DATASET CONTENT:
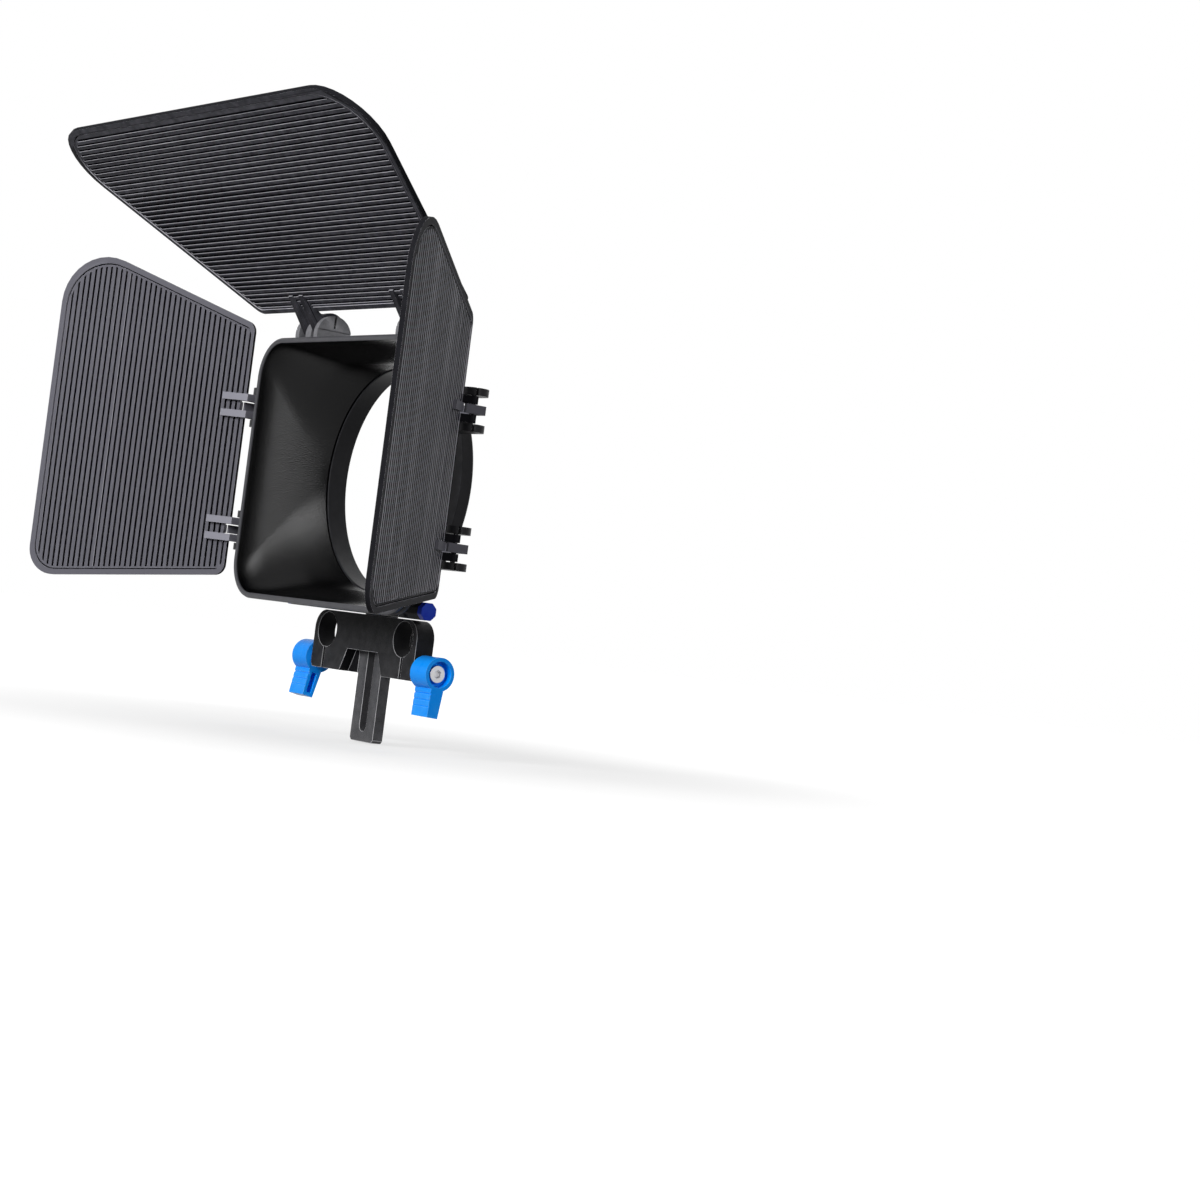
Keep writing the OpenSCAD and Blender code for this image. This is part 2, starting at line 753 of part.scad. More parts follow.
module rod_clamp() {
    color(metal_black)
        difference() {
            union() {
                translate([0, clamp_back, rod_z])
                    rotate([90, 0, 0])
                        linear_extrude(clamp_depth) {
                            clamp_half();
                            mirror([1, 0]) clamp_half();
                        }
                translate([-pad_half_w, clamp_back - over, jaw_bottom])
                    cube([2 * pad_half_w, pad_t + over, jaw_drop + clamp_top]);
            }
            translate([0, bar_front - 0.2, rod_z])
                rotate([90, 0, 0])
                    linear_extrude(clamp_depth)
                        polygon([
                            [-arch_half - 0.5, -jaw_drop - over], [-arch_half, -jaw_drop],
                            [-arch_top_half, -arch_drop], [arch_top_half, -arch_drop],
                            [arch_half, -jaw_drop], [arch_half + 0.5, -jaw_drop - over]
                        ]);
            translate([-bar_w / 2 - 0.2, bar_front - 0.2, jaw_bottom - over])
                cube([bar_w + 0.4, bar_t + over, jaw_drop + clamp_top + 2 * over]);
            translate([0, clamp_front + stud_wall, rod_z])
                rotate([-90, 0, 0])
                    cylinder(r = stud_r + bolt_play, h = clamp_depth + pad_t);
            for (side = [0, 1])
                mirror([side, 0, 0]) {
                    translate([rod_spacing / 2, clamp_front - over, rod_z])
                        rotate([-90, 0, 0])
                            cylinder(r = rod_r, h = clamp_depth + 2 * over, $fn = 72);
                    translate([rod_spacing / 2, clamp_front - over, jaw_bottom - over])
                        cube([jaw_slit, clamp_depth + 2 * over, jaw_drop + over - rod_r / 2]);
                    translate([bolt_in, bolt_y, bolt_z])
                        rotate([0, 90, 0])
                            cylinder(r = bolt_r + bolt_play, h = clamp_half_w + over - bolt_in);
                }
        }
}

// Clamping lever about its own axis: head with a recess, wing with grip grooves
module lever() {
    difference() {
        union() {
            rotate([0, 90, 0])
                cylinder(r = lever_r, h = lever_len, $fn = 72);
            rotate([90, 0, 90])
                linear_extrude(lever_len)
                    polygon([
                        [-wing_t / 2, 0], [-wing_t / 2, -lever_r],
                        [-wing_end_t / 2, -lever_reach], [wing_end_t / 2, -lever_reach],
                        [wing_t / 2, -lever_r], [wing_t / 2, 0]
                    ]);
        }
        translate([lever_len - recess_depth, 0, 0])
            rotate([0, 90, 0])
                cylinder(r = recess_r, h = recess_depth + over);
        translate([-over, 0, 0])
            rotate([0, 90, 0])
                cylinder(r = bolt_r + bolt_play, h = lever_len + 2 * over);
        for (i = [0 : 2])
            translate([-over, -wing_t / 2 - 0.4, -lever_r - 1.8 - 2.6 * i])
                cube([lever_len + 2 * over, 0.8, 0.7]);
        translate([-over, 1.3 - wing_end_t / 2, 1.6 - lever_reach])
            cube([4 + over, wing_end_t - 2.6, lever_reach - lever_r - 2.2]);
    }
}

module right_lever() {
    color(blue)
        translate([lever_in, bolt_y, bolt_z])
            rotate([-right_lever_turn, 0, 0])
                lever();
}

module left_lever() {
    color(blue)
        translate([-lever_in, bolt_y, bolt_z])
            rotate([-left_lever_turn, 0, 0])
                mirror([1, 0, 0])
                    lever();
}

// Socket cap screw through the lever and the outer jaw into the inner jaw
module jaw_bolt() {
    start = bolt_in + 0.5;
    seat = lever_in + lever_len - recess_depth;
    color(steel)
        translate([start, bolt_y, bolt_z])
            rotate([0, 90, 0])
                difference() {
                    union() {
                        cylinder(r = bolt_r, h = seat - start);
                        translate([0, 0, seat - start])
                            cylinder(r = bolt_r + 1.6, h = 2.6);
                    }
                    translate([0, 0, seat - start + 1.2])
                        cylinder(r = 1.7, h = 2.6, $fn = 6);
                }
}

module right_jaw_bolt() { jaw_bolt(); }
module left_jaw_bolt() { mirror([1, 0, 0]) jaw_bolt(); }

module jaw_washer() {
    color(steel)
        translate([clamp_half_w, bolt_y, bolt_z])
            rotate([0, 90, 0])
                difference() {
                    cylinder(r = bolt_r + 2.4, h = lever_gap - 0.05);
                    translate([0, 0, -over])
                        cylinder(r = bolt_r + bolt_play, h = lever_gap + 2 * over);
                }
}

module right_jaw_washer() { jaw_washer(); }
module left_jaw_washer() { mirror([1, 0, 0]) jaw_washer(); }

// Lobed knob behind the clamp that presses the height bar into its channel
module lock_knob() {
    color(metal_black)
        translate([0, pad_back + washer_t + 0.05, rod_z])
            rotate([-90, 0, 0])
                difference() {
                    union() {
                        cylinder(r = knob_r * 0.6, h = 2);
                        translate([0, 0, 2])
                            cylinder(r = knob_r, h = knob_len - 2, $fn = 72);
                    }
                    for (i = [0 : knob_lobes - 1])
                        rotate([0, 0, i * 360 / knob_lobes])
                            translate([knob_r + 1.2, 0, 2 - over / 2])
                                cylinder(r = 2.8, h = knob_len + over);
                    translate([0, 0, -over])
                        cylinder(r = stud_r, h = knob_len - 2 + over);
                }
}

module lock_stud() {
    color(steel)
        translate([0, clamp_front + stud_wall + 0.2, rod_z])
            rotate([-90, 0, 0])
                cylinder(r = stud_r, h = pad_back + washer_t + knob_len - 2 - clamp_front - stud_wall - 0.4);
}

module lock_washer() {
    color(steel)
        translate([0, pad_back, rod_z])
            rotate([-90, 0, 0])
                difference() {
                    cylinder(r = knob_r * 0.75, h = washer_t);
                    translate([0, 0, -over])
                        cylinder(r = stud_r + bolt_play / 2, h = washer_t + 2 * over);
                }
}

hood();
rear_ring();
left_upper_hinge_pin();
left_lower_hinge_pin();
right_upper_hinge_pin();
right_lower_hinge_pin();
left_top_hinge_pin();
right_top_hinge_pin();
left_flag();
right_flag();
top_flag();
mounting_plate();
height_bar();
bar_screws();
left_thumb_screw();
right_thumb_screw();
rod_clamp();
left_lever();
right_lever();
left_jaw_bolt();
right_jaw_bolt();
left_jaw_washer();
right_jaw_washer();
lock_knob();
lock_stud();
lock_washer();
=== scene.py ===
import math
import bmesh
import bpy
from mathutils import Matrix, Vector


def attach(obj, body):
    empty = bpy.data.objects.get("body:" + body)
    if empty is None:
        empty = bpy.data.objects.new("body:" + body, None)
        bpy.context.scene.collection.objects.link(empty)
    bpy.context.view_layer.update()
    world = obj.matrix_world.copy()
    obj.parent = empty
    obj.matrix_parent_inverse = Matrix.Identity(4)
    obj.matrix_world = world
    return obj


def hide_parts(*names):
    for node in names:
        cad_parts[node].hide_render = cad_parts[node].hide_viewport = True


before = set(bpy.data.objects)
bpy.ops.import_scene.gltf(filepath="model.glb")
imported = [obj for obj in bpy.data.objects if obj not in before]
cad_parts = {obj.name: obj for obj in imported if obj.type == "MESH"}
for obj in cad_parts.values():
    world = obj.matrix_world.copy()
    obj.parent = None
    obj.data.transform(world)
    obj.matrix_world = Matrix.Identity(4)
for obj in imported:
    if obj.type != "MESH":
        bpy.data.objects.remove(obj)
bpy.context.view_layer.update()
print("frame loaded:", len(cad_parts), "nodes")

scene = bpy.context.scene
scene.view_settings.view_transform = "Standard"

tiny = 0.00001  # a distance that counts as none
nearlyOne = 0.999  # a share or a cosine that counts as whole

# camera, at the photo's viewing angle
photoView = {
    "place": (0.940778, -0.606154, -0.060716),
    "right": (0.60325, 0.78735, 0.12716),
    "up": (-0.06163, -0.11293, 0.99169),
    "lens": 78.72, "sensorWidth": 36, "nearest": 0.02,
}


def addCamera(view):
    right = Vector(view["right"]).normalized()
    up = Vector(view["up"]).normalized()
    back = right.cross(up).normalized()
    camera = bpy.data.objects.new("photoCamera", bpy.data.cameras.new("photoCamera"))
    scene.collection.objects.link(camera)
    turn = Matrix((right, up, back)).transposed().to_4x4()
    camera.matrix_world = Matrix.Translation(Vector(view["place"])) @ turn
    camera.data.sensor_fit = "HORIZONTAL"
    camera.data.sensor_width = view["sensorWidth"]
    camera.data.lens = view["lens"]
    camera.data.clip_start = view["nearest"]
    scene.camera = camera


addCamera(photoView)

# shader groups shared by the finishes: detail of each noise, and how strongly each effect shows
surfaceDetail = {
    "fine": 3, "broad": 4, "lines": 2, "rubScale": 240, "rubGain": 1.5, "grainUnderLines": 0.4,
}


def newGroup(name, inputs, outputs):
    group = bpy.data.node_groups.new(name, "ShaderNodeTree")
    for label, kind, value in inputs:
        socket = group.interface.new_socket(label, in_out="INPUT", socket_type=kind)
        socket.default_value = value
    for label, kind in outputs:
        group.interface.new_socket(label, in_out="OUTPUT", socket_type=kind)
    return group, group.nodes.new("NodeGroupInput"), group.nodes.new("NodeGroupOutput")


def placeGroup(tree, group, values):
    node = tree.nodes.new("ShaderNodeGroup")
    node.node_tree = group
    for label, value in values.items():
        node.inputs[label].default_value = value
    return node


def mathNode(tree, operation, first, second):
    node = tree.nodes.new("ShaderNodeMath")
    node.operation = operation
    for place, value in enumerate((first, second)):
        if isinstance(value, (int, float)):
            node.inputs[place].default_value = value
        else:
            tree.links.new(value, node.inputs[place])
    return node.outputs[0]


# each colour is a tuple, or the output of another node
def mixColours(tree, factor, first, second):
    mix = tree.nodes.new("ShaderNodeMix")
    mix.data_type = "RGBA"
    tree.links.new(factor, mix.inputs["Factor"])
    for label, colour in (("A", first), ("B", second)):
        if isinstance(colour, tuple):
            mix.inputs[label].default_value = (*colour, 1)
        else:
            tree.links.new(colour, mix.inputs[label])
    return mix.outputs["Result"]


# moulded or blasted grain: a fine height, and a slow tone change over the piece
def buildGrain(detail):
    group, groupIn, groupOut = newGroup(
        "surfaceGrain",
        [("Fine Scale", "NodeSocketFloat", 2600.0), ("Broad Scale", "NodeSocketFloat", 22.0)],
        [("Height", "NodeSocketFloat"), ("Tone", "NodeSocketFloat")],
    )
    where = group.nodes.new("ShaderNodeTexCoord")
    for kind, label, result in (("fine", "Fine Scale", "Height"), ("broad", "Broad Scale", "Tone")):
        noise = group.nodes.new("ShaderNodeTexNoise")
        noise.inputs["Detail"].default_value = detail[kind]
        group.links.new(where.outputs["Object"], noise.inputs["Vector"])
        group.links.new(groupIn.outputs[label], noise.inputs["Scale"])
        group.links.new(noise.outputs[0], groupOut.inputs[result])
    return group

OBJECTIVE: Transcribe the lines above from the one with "bar_screws();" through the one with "obj.matrix_world = Matrix.Identity(4)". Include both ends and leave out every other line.

SOLUTION TO THE EXERCISE:
bar_screws();
left_thumb_screw();
right_thumb_screw();
rod_clamp();
left_lever();
right_lever();
left_jaw_bolt();
right_jaw_bolt();
left_jaw_washer();
right_jaw_washer();
lock_knob();
lock_stud();
lock_washer();
=== scene.py ===
import math
import bmesh
import bpy
from mathutils import Matrix, Vector


def attach(obj, body):
    empty = bpy.data.objects.get("body:" + body)
    if empty is None:
        empty = bpy.data.objects.new("body:" + body, None)
        bpy.context.scene.collection.objects.link(empty)
    bpy.context.view_layer.update()
    world = obj.matrix_world.copy()
    obj.parent = empty
    obj.matrix_parent_inverse = Matrix.Identity(4)
    obj.matrix_world = world
    return obj


def hide_parts(*names):
    for node in names:
        cad_parts[node].hide_render = cad_parts[node].hide_viewport = True


before = set(bpy.data.objects)
bpy.ops.import_scene.gltf(filepath="model.glb")
imported = [obj for obj in bpy.data.objects if obj not in before]
cad_parts = {obj.name: obj for obj in imported if obj.type == "MESH"}
for obj in cad_parts.values():
    world = obj.matrix_world.copy()
    obj.parent = None
    obj.data.transform(world)
    obj.matrix_world = Matrix.Identity(4)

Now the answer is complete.